September 14 - Martin Helmer, UC-Berkeley (Math)
Nearest Points on Toric Varieties
We determine the Euclidean distance degree of a projective toric variety. This extends the formula of Matsui and Takeuchi for the degree of the A-discriminant in terms of Euler obstructions. Our primary goal is the development of reliable algorithmic tools for computing the points on a real toric variety that are closest to a given data point. This also leads to expressions for the polar degrees and Chern-Mather class of a projective toric variety. This is joint work with Bernd Sturmfels.
September 21 — Anna Seigal, UC-Berkeley (Math)
Real Rank Two Geometry
The real rank two locus of an algebraic variety is the union of all secant lines spanned by real points. We seek a semi-algebraic description of this set and its boundary. Our study of Segre and Veronese varieties yields a characterization of tensors of real rank two. This is joint work with Bernd Sturmfels.

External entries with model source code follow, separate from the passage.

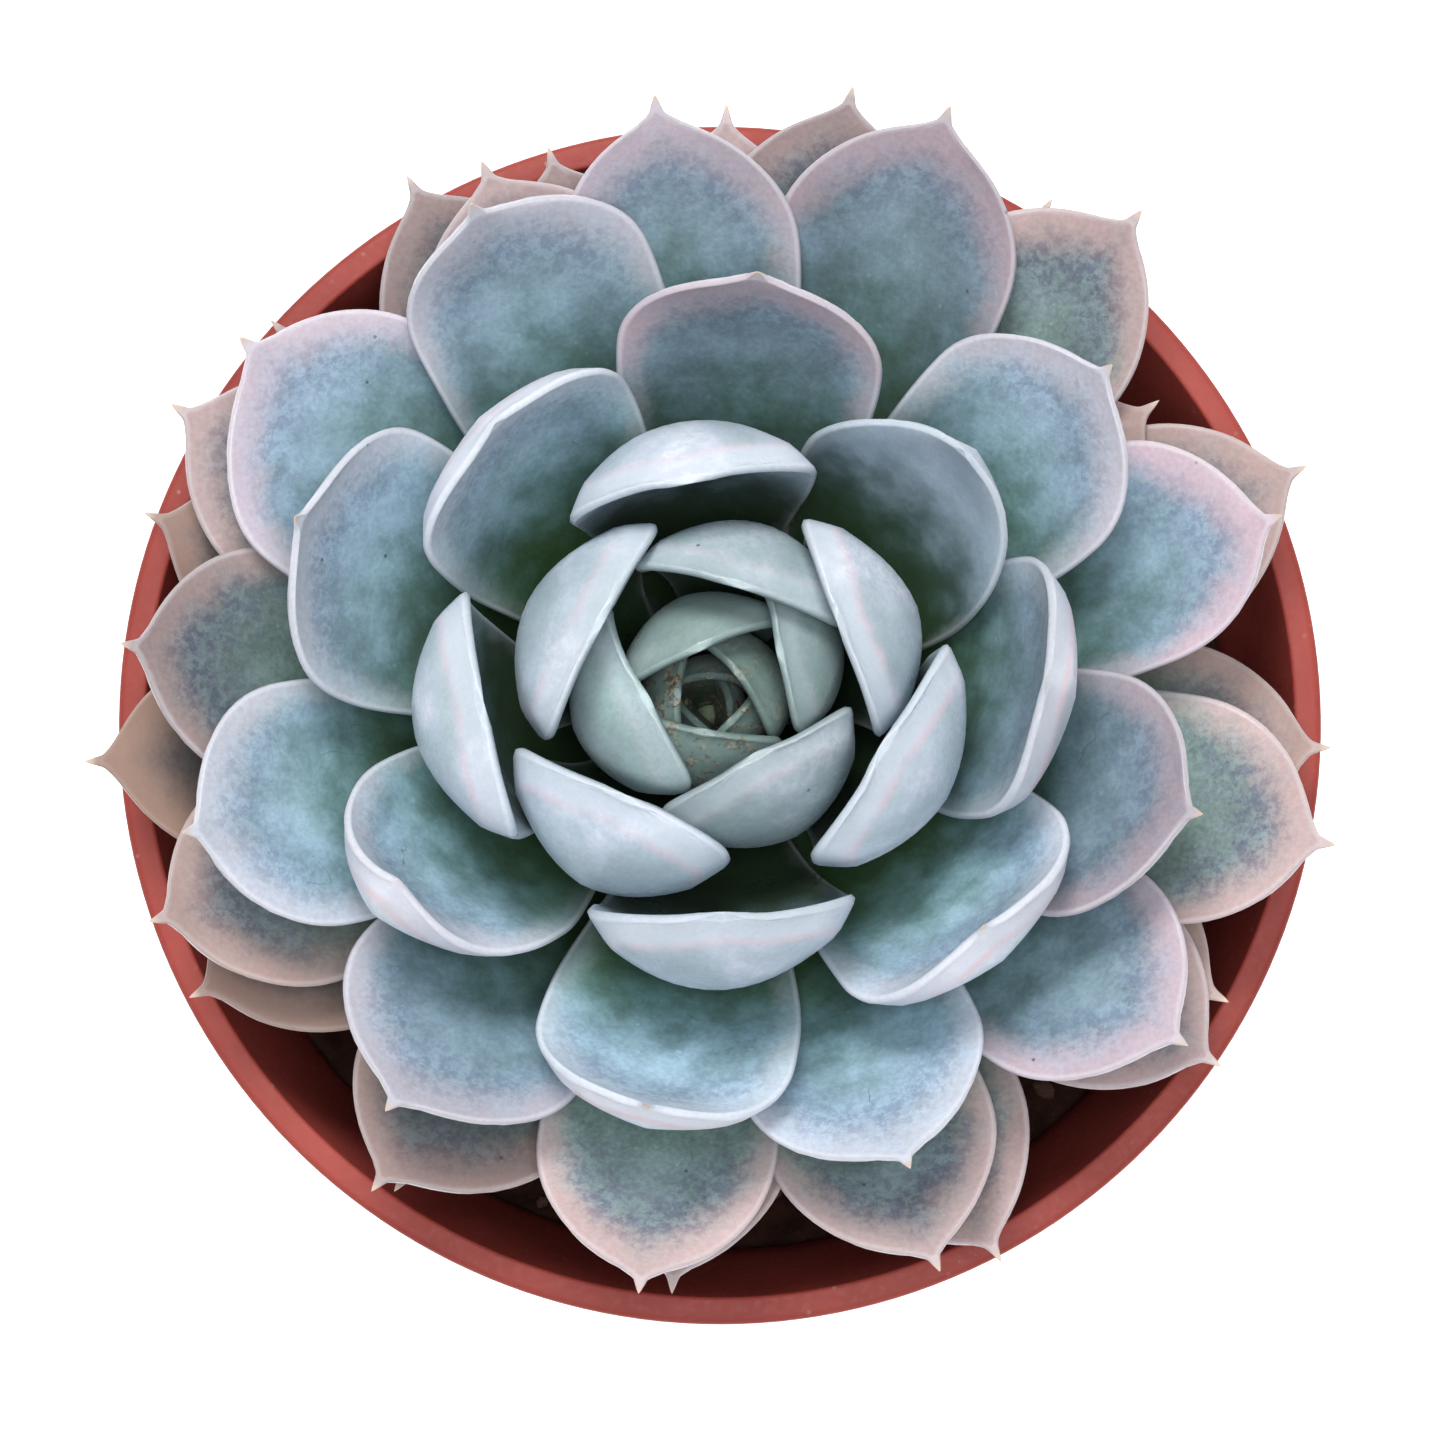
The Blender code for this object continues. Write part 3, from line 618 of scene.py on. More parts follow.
rosette = {
    "goldenAngle": 137.5, "firstTurn": 136.0, "crown": Vector((-0.8 * mm, -0.5 * mm, 81.5 * mm)),
    "heartOrders": list(range(-20, -12)), "leafOrders": list(range(-12, 42)) + [43, 47],
    "budAttachShare": 0.4, "mostSweep": 22.0, "midlineSteps": 60, "curlPower": 1.3,
    "hookFrom": 0.72, "edge": 0.6 * mm, "baseWidth": 0.34, "wideningPower": 1.6, "neckReach": 0.15,
    "leastHalfWidth": 0.45 * mm, "lopsidedFullAt": 0.4, "baseThickness": 0.42, "thickestAt": 0.62,
    "keelPower": 2.2, "leastDepth": 0.75 * mm, "hollowAtBase": 0.35, "hollowFullAt": 0.5,
    "flattenedFrom": 0.6, "flattenedOver": 0.35, "lastRingAt": 0.985,
    "upperSteps": (-1.0, -0.42, 0.42, 1.0), "lowerSteps": (0.95, 0.42, -0.42, -0.95),
    "spineLift": 0.2 * mm,
    "stretchLength": 0.5,  # how a leaf's length, base slope and tip slope follow its stretch
    "stretchBase": 45, "stretchTip": 12, "fitRounds": 40, "turnCorrection": 0.7,
    "stretchCorrection": 0.6,
}

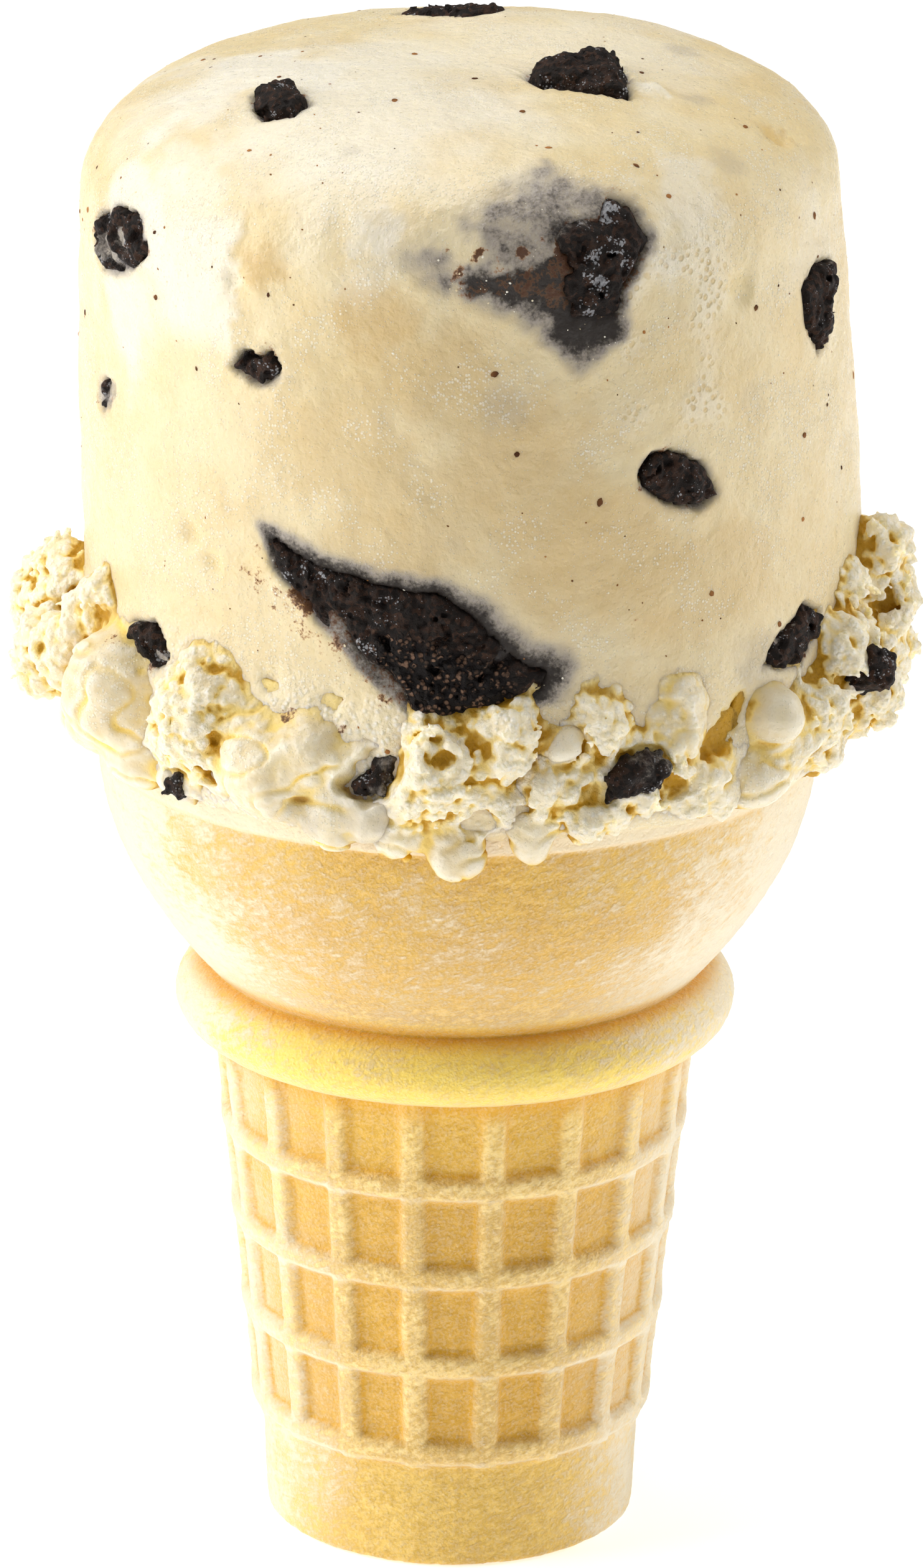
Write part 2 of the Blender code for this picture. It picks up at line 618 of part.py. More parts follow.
def keep_largest(thing):
    """Merge stray points, and drop the scraps that cutting left loose."""
    shape = bmesh.new()
    shape.from_mesh(thing.data)
    bmesh.ops.remove_doubles(shape, verts=shape.verts, dist=0.002 * MM)
    bmesh.ops.dissolve_degenerate(shape, edges=shape.edges, dist=0.002 * MM)
    bmesh.ops.dissolve_limit(shape, angle_limit=FLAT_ENOUGH, verts=shape.verts, edges=shape.edges)
    bmesh.ops.triangulate(shape, faces=shape.faces)
    seen = set()
    islands = []
    for start in shape.verts:
        if start in seen:
            continue
        island = []
        queue = [start]
        seen.add(start)
        while queue:
            vertex = queue.pop()
            island.append(vertex)
            for edge in vertex.link_edges:
                other = edge.other_vert(vertex)
                if other not in seen:
                    seen.add(other)
                    queue.append(other)
        islands.append(island)
    islands.sort(key=len)
    for island in islands[:-1]:
        bmesh.ops.delete(shape, geom=island, context="VERTS")
    shape.to_mesh(thing.data)
    shape.free()


def make_cup_clearance():
    """The cup's wall and lip, a gap larger all round, to be cut from the curds."""
    shape = bmesh.new()
    rings = []
    for height in (56.0 * MM, 60.0 * MM, BOWL_HEIGHT):
        rings.append(cup_ring(height, bowl_radius(height) + GAP))
    rings.append(cup_ring(BOWL_HEIGHT + 0.2 * MM, LIP_RADIUS + GAP))
    rings.append(cup_ring(LIP_TOP + GAP, LIP_RADIUS + GAP))
    rings.append(cup_ring(LIP_TOP + GAP, LIP_RADIUS - WALL - 0.6 * GAP))
    rings.append(cup_ring(56.0 * MM, bowl_radius(56.0 * MM) - WALL + GAP))
    made = [add_ring(shape, ring) for ring in rings]
    for lower, upper in zip(made, made[1:] + made[:1]):
        join_rings(shape, lower, upper)
    return make_object("cup_clearance", shape)


def main():
    clear_scene()
    wafer = make_material("wafer", WAFER_COLOUR, 0.75)
    cream = make_material("ice_cream", CREAM_COLOUR, 0.45)
    biscuit = make_material("biscuit", BISCUIT_COLOUR, 0.8)
    make_cup(wafer)
    ice_cream = make_drum()
    drum_tree = tree_of(ice_cream)
    lumps = [make_lump(*lump, seed) for seed, lump in enumerate(crown_lumps())]
    combine(ice_cream, lumps, "UNION")
    crown_tree = tree_of(ice_cream)
    trees = (drum_tree, crown_tree)
    cutters = [make_cup_clearance()]
    for name, where, outline, depth, proud, seed in biscuit_plans():
        make_biscuit(name, where, outline, depth, proud, seed, trees, biscuit)
        cutters.append(make_socket(where, outline, depth, trees))
    combine(ice_cream, cutters, "DIFFERENCE")
    keep_largest(ice_cream)
    ice_cream.data.materials.clear()
    ice_cream.data.materials.append(cream)
    ice_cream.data.shade_smooth()
    ice_cream.data.set_sharp_from_angle(angle=math.radians(35))


main()
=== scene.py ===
"""Ice Cream Cone: a moulded wafer cup, a drum of vanilla ice cream with a crown of torn curds,
and dark biscuit pieces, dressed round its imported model.

Lengths in the tables below are millimetres in the model's own frame. +Z is up, the front
faces -Y, and azimuths run from the front, positive towards +X. Meshes are written in metres.
"""

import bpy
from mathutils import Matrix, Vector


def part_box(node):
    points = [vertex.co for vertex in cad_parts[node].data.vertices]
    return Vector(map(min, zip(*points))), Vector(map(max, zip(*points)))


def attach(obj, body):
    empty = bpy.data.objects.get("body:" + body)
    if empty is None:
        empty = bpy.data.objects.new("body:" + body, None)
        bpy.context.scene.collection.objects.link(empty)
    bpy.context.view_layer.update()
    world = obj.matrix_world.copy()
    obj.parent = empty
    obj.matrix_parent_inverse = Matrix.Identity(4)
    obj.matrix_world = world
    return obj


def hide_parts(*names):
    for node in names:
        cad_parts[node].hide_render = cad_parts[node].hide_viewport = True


bl_info = {
    "name": "Ice Cream Cone",
    "version": (1, 0, 0),
    "blender": (4, 5, 0),
    "location": "3D View > Sidebar > Cone",
    "description": "Builds a filled wafer cup: wafer, ice cream, curds, biscuit pieces and specks",
    "category": "Object",
}

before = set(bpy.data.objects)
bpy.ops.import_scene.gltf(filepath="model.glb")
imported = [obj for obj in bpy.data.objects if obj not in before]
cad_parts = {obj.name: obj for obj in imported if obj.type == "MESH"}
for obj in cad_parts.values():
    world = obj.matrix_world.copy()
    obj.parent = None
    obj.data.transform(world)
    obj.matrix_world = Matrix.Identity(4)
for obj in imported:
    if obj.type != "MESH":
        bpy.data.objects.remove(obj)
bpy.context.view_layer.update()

import math
import random
from types import SimpleNamespace

import bmesh
import bpy
import numpy as np
from bpy.props import FloatProperty, FloatVectorProperty, IntProperty, PointerProperty
from mathutils import Matrix, Vector

MM = 0.001
TEN_BITS = 1023                     # the greatest number in ten bits
LAMP_AIM = (0.0, 0.0, 0.075)        # the cone's middle, in metres
CORNERS = [(i, j, k) for i in (0, 1) for j in (0, 1) for k in (0, 1)]

# ---- sizes of the cone, in mm

STEM_RADIUS, STEM_TAPER = 14.85, 0.1055
BAND_RADIUS, BAND_TAPER, BAND_TOP = 14.7, 0.045, 8.9
BASE_FILLET = 0.8
COLLAR_LOW, COLLAR_RADIUS, COLLAR_ROUND = 41.0, 22.2, 1.34
NECK_HEIGHT, NECK_RADIUS = 46.8, 19.55
BOWL_HEIGHT, BOWL_RADIUS, BOWL_POWER, BOWL_FLOOR = 64.8, 28.3, 1.9, 49.0
LIP_RADIUS, LIP_TOP, WALL = 28.5, 66.8, 2.0
INNER_ROWS = 12                     # steps of the inner wall's line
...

October 26 - Emily Clader, (SFSU)
Double ramification cycles and tautological relations
Tautological relations are certain equations in the Chow ring of the moduli space of curves. I will discuss a family of tautological relations, first conjectured by A. Pixton, that arises by studying moduli spaces of ramified covers of the projective line, and I will describe how these relations can be used to recover a number of well-known facts about the moduli space of curves.
This is joint work with S. Grushevsky, F. Janda, and D. Zakharov.
November 30 - Justin Chen, (UC-Berkeley)
Numerical Implicitization for Macaulay2
Many varieties of interest in algebraic geometry and applications are given as images of regular maps, i.e. via a parametrization. Implicitization is the process of converting a parametric description of a variety into an intrinsic (i.e. implicit) one. Theoretically, implicitization is done by computing (a Grobner basis for) the kernel of a ring map, but this can be extremely time-consuming -- even so, one would often like to know basic information about the image variety. The purpose of the "NumericalImplicitization" package is to allow for user-friendly computation of the basic numerical invariants of a parametrized variety, such as dimension, degree, and Hilbert function values, especially when Grobner basis methods take prohibitively long.